The answer to these questions lays in the fact that Israel, and later the church, understood their claims of God’s kingship as a future reality. They understood God’s reign eschatologically, as something to come, to be fulfilled when God brings creation to its fruition. The liturgical celebration of God’s reign, therefore, celebrates something that is not fully evident right now. But that does not mean this psalm, or any other liturgy, presents a false hope or a naive view of the world.

Rather, it gives a way to state and restate what God’s people believe about the world. Most importantly, what the psalm says about the world to come shapes the way God’s people live right now. This is the power of liturgy, and the power of Psalm 96. The proclamation only makes sense, however, when it is made in the company of other believers. Together we declare what we believe about the world. As we do, we create a community that not only believes in God’s reign with the head, but also responds to God’s kingdom with the heart. To live as though we belong to the kingdom of God means that we work to bring justice and well-being, just as God also is working.
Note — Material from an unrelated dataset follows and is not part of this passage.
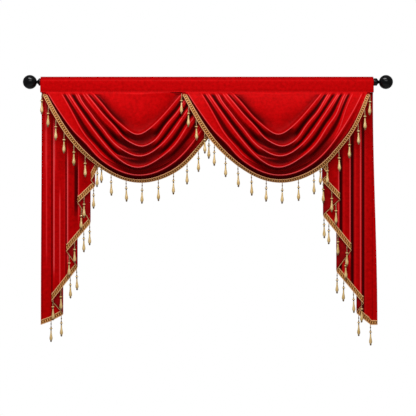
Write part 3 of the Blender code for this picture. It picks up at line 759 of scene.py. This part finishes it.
class Tail:
    def __init__(self, table, outerX, inward, flare, streaks, step):
        self.outerX, self.inward, self.flare, self.streaks = outerX, inward, flare, streaks
        self.firstFold = next(row[1] for row in table if row[0] == "F")
        corners, panel = [], 0
        for name, out, _, depthIn, depthOut in table:
            face = 1 if panel % 2 else -1
            if name in ("edge", "mid"):
                corners.append([(out, depthIn, 0, face, panel)])
                continue
            turn = 1 if name == "F" else -1
            middle, half = 0.5 * (depthIn + depthOut), 0.5 * (depthIn - depthOut)
            arc = []
            for angle in np.radians(np.linspace(90, -90, 11)):
                cos, sin = math.cos(angle), math.sin(angle)
                way = (-cos, -sin) if name == "F" else (-cos, sin)
                arc.append((out - turn * tailShape["reach"] * (1 - cos), middle + half * sin, *way,
                            panel + (1 if angle < 0 else 0)))
            corners.append(arc)
            panel += 1
        columns, marks = [], []
        for k, arc in enumerate(corners):
            if k:
                a, b = np.array(columns[-1][:2]), np.array(arc[0][:2])
                parts = max(1, int(np.linalg.norm(b - a) / step))
                panel = columns[-1][4]
                for t in np.arange(1, parts) / parts:
                    columns.append((*(a + t * (b - a)), 0, 1 if panel % 2 else -1, panel))
            marks.append((len(columns), len(columns) + len(arc) - 1))
            columns += arc
        self.out, self.depth, self.faceX, self.faceY, self.panel = np.array(columns).T
        self.along = lengthsAlong(np.stack([self.out, self.depth], axis=1))
        centres = [0.5 * (self.along[a] + self.along[b]) for a, b in marks]
        self.drop = np.interp(self.along, centres, [row[2] for row in table])
        slope = np.abs(np.gradient(self.drop, self.along))
        soft = np.ones(9) / 9
        slope = np.convolve(np.pad(slope, 4, mode="edge"), soft, mode="valid")
        self.stretch = np.sqrt(1 + np.minimum(slope, 2) ** 2)

    # points on every column, at a distance below the seam, lifted off the middle of the cloth towards its face
    def points(self, below, lift):
        opened = smooth(below / tailShape["opening"])
        seamDepth = tailShape["shift"] + tailShape["squeeze"] * self.depth
        y = seamDepth + (self.depth - seamDepth) * opened + lift * self.faceY
        spread = self.flare * np.clip(1 - self.out / self.firstFold, 0, 1) * smooth(below / tailShape["length"])
        spread = np.where(self.panel == 0, spread, 0)
        out = self.out - spread + lift * self.faceX
        for row in self.streaks:
            y = y - 0.8 * row[1] * self.streak(out, below, *row)
        return np.stack([self.outerX + self.inward * out, y, seamZ - seamGap - below], axis=-1)

    def streak(self, out, below, centre, amount, width, begin, end):
        fade = ease(below, begin, 120) * (1 - ease(below, end, 120))
        return fade * np.exp(-(np.abs((out - centre) / width) ** (2 if amount > 0 else 4)))

    # painted shade, darker towards the inner folds and in the sunk streaks, and painted highlight on the raised
    # streaks
    def shades(self, grid):
        out, below = self.inward * (grid[..., 0] - self.outerX), seamZ - seamGap - grid[..., 2]
        paintedShade = tailShape["paintedShadeOut"] + tailShape["paintedShadeIn"] * np.clip(out, 0, None)
        edge = np.zeros(out.shape)
        for row in self.streaks:
            here = abs(row[1]) * self.streak(out, below, *row)
            if row[1] < 0:
                paintedShade = np.maximum(paintedShade, here)
            else:
                edge = np.maximum(edge, here)
        return {"paintedShade": paintedShade * (1 - 0.7 * edge), "edge": edge}

    def cloth(self, lift):
        hem = self.drop - braid["overhang"] * self.stretch
        shares = np.linspace(0, 1, tailShape["rows"]) ** 0.9
        return np.array([self.points(share * hem, lift) for share in shares])

    def root(self, panel, out):
        chosen = np.flatnonzero(self.panel == panel)
        chosen = chosen[np.argsort(self.out[chosen])]
        lift = 0.5 * clothThick + braid["gap"] + 0.5 * braid["thick"]
        edge = self.points(self.drop, lift)[chosen]
        return np.array([np.interp(out, self.out[chosen], edge[:, k]) for k in range(3)])


def buildTail(side, shape, table, drops, seed):
    tail = Tail(table, *shape, tailShape["columnStep"])
    half = 0.5 * clothThick
    front, back = tail.cloth(half), tail.cloth(-half)
    uv = np.stack([np.broadcast_to(tail.along, front.shape[:2]), front[..., 2]], axis=-1)
    cloth = sheetPiece(f"tail_{side}_cloth", front, back, [velvetFace, velvetReverse], uv, shades=tail.shades(front))

    fine = Tail(table, *shape, tailShape["braidStep"])
    top, edge = (fine.points(fine.drop - width * fine.stretch, half) for width in (braid["width"], 0))
    lift = np.stack([fine.inward * fine.faceX, fine.faceY, 0 * fine.faceX], axis=1)
    band = braidPiece(f"tail_{side}_braid", top, edge, lift, lift)
    roots = [(fine.root(panel, out), up, forward) for panel, out, forward in drops]
    return cloth, band, dropsPiece(f"tail_{side}_drops", roots, seed)


# Upright streaks on the tails: distance from the outer edge, how raised with painted highlight (or sunk with painted
# shade, if below 0), width, and where it begins and ends below the seam.
leftStreaks = [
    (22, 0.5, 3.2, -200, 700), (20, 0.5, 6, -200, 300), (61, 0.45, 4.5, 60, 300), (48, -0.62, 4.6, 60, 1200),
    (57.5, 0.95, 2.8, 60, 760), (84, 0.65, 3.2, 380, 860), (106, 0.22, 3, 300, 760), (111, -0.66, 4.6, 200, 1200),
    (120, 0.9, 2.8, 200, 720), (158, -0.95, 9.5, 240, 500), (170, 0.62, 2.8, 240, 520), (2, -0.5, 3, -200, 1300),
]
rightStreaks = [
    (45, -1, 8, 60, 1200), (57.5, 0.75, 3, 60, 900), (64, -0.25, 4, 60, 900), (35, 0.22, 5, 60, 1000),
    (94.5, -1, 9, 120, 1200), (106, 0.75, 3, 120, 700), (112, -0.25, 4, 120, 700), (82, 0.22, 5, 120, 900),
    (147, -1, 9, 200, 1200), (158, 0.7, 3, 200, 560), (134, 0.15, 5, 200, 800), (2, -0.35, 3, -200, 1300),
]
# outer edge's place, direction inward, flare and streaks; folds; drops; seed
tails = {
    "left": ((-747.2, 1, 4, leftStreaks), leftFolds, leftDrops, 31),
    "right": ((750, -1, 20.7, rightStreaks), rightFolds, rightDrops, 32),
}
# seam's start and depth, how far the cloth comes forward at its left and right, over what fall, how far the seam is
# pushed forward, over what fall, and seeds
swags = {
    "left": (Swag(-745.4, -5, 33, 3, 60, 9.3, 30, 11), 21),
    "right": (Swag(-117, -10, 26, 30, 45, 4.3, 8, 12), 22),
}


# heading, rod and finials

heading = {
    "half": 750, "columns": 260, "thick": 1.5, "pocketTop": 15.2, "top": 23.9, "inside": 13.1, "waver": 0.5,
    # flat, topShade and seam are painted: light painted shade over the band, more on its top, painted highlight at
    # the seam
    "waves": (31, 12.3), "flat": 0.04, "topShade": 0.2, "seam": 0.16,
}


# rod pocket in one closed ring with a narrow ruffle of two layers above it
def buildHeading():
    thick, inside = heading["thick"], heading["inside"]
    outside = inside + thick
    top, base = heading["top"], heading["pocketTop"]
    arch = np.radians(np.linspace(176, 118, 12))
    outer = [
        (-14.2, seamZ), (-15.2, -46.2), (-15.5, -44.6), (-15, -43), (-14.5, -41.6), (-14.2, -40.2), (-14.5, -38.8),
        (-14.8, -37), (-14.8, -30), (-14.8, -20), (-14.8, -10), (-14.75, -3),
    ]
    outer += [(outside * math.cos(a), outside * math.sin(a)) for a in arch]
    outer += [
        (-4.6, 13.9), (-2.6, 14.6), (-1.7, 15.4), (-1.9, 16.6), (-1.9, 18.5), (-1.8, 21), (-1.4, 22.9), (-0.7, top),
    ]
    inner = [
        (-12.9, seamZ + thick), (-13.2, -45.2), (-13.3, -44), (-13.3, -43), (-13, -41.6), (-12.9, -40.2),
        (-13.1, -38.8), (-13.3, -37), (-13.3, -30), (-13.3, -20), (-13.3, -10), (-13.25, -3),
    ]
    inner += [(inside * math.cos(a), inside * math.sin(a)) for a in arch]
    inner += [
        (-4.1, 12.75), (-2.2, 13.2), (-0.3, 14), (-0.3, 16.6), (-0.3, 18.5), (-0.3, 20.5), (-0.25, 21.8),
        (-0.15, 22.2),
    ]
    for path in (outer, inner):
        path += [(-y, z) for y, z in reversed(path) if z > -40]
    outer += [(14, -44), (13, seamZ + 0.3), (12, seamZ), (4, seamZ), (-6, seamZ)]
    inner += [(12.6, -44), (11.8, -45.6), (11.2, seamZ + thick), (4, seamZ + thick), (-6, seamZ + thick)]
    x = np.linspace(-heading["half"], heading["half"], heading["columns"])
    long, brief = heading["waves"]
    grids = []
    for path in (outer, inner):
        path = np.array(path)
        y, z = path[:, :1], path[:, 1:]
        lift = ease(z, base, top - base)
        wave = heading["waver"] * (np.sin(x / long) * 0.6 + np.sin(x / brief + 1) * 0.4)[None, :]
        grids.append(np.stack(np.broadcast_arrays(x[None, :], y + lift * wave, z), axis=-1))
    around = lengthsAlong(grids[0][:, 0])
    uv = np.stack(np.broadcast_arrays(x[None, :], around[:, None]), axis=-1)
    z = grids[0][..., 2]
    # painted shade: light over the whole band, more on the curve over the rod, a dark line along the ruffle's top and
    # one above the seam; painted highlight along the seam
    paintedShade = heading["flat"] + heading["topShade"] * ease(z, 3, 9) + 0.45 * ease(z, 21, 2)
    paintedShade = paintedShade + 0.25 * hump(z, -40.5, 1.5)
    edge = heading["seam"] * ease(-z, 43, 2.5)
    return sheetPiece("heading_cloth", *grids, [velvetFace, velvetReverse], uv, wrap=True,
                      shades={"paintedShade": np.clip(paintedShade, 0, 1), "edge": edge})


finial = {"sides": 72, "collar": 16.75, "neck": 6.9, "ball": 31.5, "gap": 0.3, "left": -798.2, "right": 806.8}


# collar, neck and ball turned round the rod's axis
def buildFinial(name, ballX):
    side, reach = math.copysign(1, ballX), abs(ballX) - heading["half"]
    collar, ball, neck = finial["collar"], finial["ball"], finial["neck"]
    neckEnd = reach - math.sqrt(ball ** 2 - neck ** 2)
    gap = finial["gap"]
    profile = [
        (gap, 0), (gap, collar - 1.6), (gap + 0.2, collar - 0.8), (gap + 0.7, collar - 0.25), (gap + 1.4, collar),
        (neckEnd - 12, collar), (neckEnd - 10.8, collar - 0.3), (neckEnd - 9.8, collar - 1.2), (neckEnd - 8.2, 13.2),
        (neckEnd - 6.4, 10.6), (neckEnd - 4.8, 8.6), (neckEnd - 3, 7.4), (neckEnd - 1.2, neck),
    ]
    first = math.degrees(math.asin(neck / ball))
    for angle in np.radians(np.linspace(first, 180, 36)):
        profile.append((reach - ball * math.cos(angle), ball * math.sin(angle)))
    sides = finial["sides"]
    turn = 2 * math.pi * np.arange(sides) / sides
    profile = [(side * (heading["half"] + x), radius) for x, radius in profile]
    points = [(profile[0][0], 0, 0)]
    for x, radius in profile[1:-1]:
        points += [(x, radius * c, radius * s) for c, s in zip(np.cos(turn), np.sin(turn))]
    points.append((profile[-1][0], 0, 0))
    rings, last = len(profile) - 2, len(points) - 1
    faces = []
    for k in range(sides):
        n = (k + 1) % sides
        faces.append((0, 1 + k, 1 + n))
        for r in range(rings - 1):
            a = 1 + r * sides
            faces.append((a + k, a + n, a + sides + n, a + sides + k))
        faces.append((last, 1 + (rings - 1) * sides + n, 1 + (rings - 1) * sides + k))
    piece = meshPiece(name, points, faces, [blackLook])
    piece.data.set_sharp_from_angle(angle=math.radians(50))
    return piece


def place(piece, slot, *nodes):
    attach(piece, "root")
    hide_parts(*nodes)


headingCloth = buildHeading()
place(headingCloth, "cloth", "heading")
print("heading made")


def hang(kind, side, cloth, band, drops):
    place(cloth, "cloth", f"{kind}_{side}")
    for trim in (band, drops):
        place(trim, "braid", f"trim_{kind}_{side}")
    print(f"{kind} made:", side)


for side, (swag, seed) in swags.items():
    hang("swag", side, *buildSwag(side, swag, seed))
for side, (shape, table, dropPlaces, seed) in tails.items():
    hang("tail", side, *buildTail(side, shape, table, dropPlaces, seed))
for side in ("left", "right"):
    place(buildFinial(f"finial_{side}_turned", finial[side]), "rod_black", f"finial_{side}")
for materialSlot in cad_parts["rod"].material_slots:
    materialSlot.material = blackLook
print("rod and finials made")


# floor, light and camera

studio = {
    "floorZ": -2.2, "floorHalf": 3, "world": 0.2,
    "keyPlace": (-0.4, -1.7, 2.6), "keyAim": (0, 0, -0.4), "keySize": (2.4, 0.6), "keyPower": 102,
    "fillPlace": (0.3, -4.2, 1.6), "fillAim": (0, 0, -0.6), "fillSize": (3.2, 1.2), "fillPower": 55,
    "cameraPlace": (0.0047, -5.21, -0.568), "lens": 100, "sensor": 36,
    "floorDark": (0.78, 0.78, 0.78), "floorLight": (0.82, 0.82, 0.82), "floorScale": 3, "floorRough": 0.8,
}
white = (1, 1, 1, 1)


def aim(thing, target):
    way = [t - p for t, p in zip(target, thing.location)]
    flat = math.hypot(way[0], way[1])
    thing.rotation_euler = (math.atan2(flat, -way[2]), 0, math.atan2(-way[0], way[1]))


def areaLight(name):
    lamp = bpy.data.lights.new(f"{name} light", "AREA")
    lamp.shape, (lamp.size, lamp.size_y), lamp.energy = "RECTANGLE", studio[f"{name}Size"], studio[f"{name}Power"]
    aim(addThing(f"{name} light", lamp, studio[f"{name}Place"]), studio[f"{name}Aim"])


areaLight("key")
areaLight("fill")

world = bpy.data.worlds.new("studio")
world.use_nodes = True
bpy.context.scene.world = world
worldNodes = world.node_tree.nodes
softLight = worldNodes["Background"]
fill(softLight, {"Color": white, "Strength": studio["world"]})
paper = addNode(worldNodes, "Background", Color=white, Strength=1)
seen = addNode(worldNodes, "LightPath")
choose = addNode(worldNodes, "MixShader")
join(seen.outputs["Is Camera Ray"], choose, "Fac")
join(softLight.outputs[0], choose, 1)
join(paper.outputs[0], choose, 2)
join(choose.outputs[0], worldNodes["World Output"], "Surface")

half, floorZ = studio["floorHalf"], studio["floorZ"]
floorMesh = bpy.data.meshes.new("floor")
corners = [(-half, -half, floorZ), (half, -half, floorZ), (half, half, floorZ), (-half, half, floorZ)]
floorMesh.from_pydata(corners, [], [(0, 1, 2, 3)])
floorLook, floorNodes, floorShader, floorPlace = newLook("pale_floor")
floorCloud = noise(floorNodes, floorPlace, studio["floorScale"], 2)
floorColour = ramp(floorNodes, floorCloud, [(0.3, studio["floorDark"]), (0.7, studio["floorLight"])])
join(floorColour, floorShader, "Base Color")
fill(floorShader, {"Roughness": studio["floorRough"]})
floorMesh.materials.append(floorLook)
floor = addThing("floor", floorMesh)

cameraData = bpy.data.cameras.new("camera")
cameraData.lens, cameraData.sensor_width = studio["lens"], studio["sensor"]
camera = addThing("camera", cameraData, studio["cameraPlace"])
camera.rotation_euler = (math.radians(90), 0, 0)
bpy.context.scene.camera = camera
bpy.context.scene.view_settings.view_transform = "Standard"
print("studio made")

bpy.context.view_layer.update()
Psalm 96:1-9 appears in the lectionary on the second Sunday after Pentecost. That liturgical location gives yet another crucially important focus to the interpretation. Pentecost for the first Christians was marked by an outpouring of God’s Spirit that empowered them to proclaim the Good News so that all people might hear, understand, and respond (Acts 2:5-42). As a psalm for the time after Pentecost, Psalm 96:1-9 likewise invites all the creatures of the earth to declare the glory of God. For the church, God’s glory is known most clearly in Jesus Christ.


[1] Hans-Joachim Kraus, Psalms 60-150: A Continental Commentary, trans. Hilton C. Oswald (Minneapolis: Fortress, 1993), 252.